**RECORD EXCERPTS:**

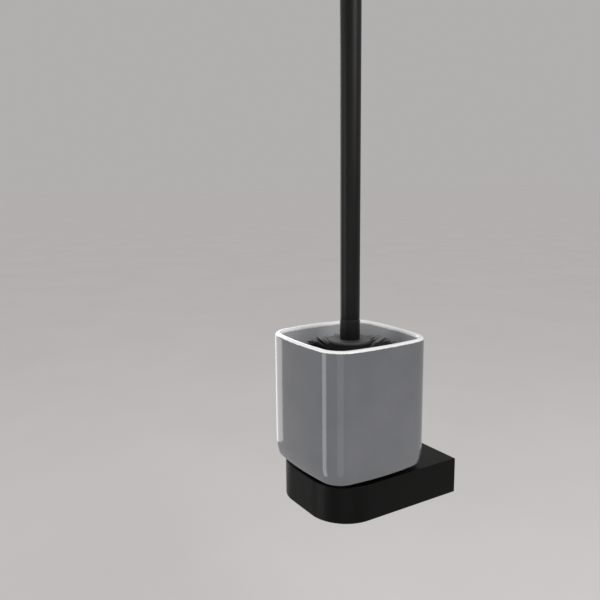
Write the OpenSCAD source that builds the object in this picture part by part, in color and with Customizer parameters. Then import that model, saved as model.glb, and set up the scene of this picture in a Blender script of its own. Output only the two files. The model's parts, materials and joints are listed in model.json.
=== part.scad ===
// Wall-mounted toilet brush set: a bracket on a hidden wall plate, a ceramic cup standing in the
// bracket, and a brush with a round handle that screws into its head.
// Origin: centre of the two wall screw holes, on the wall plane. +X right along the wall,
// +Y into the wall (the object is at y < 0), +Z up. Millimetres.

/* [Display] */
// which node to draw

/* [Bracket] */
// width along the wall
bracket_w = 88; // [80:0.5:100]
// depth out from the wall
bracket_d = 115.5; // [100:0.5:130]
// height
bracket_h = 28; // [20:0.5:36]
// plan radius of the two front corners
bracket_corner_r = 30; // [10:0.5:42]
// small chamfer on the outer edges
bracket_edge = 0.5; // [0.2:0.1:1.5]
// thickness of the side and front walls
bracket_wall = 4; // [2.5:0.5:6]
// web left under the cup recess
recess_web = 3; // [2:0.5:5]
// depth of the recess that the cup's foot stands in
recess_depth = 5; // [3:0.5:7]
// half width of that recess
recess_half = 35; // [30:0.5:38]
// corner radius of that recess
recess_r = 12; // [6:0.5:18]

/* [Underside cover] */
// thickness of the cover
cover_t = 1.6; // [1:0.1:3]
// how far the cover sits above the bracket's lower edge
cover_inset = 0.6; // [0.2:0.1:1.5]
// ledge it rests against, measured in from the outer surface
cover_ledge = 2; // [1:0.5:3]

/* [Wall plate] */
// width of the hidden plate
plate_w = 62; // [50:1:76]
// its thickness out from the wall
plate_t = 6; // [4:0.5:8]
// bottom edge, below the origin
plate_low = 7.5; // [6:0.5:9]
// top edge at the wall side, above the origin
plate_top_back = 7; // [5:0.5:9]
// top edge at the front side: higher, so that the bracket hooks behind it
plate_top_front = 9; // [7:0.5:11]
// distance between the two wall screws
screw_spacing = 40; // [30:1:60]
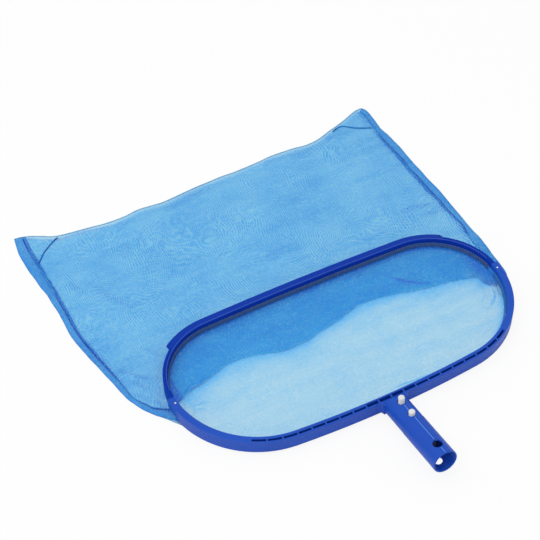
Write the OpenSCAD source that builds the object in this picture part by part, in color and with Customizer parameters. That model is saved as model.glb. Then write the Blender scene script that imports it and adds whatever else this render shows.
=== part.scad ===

**BRIEF:**
Where a line in the entries holds "script", copy that line.

**SOLVED PROBLEM:**
Write the OpenSCAD source that builds the object in this picture part by part, in color and with Customizer parameters. Then import that model, saved as model.glb, and set up the scene of this picture in a Blender script of its own. Output only the two files. The model's parts, materials and joints are listed in model.json.
Write the OpenSCAD source that builds the object in this picture part by part, in color and with Customizer parameters. That model is saved as model.glb. Then write the Blender scene script that imports it and adds whatever else this render shows.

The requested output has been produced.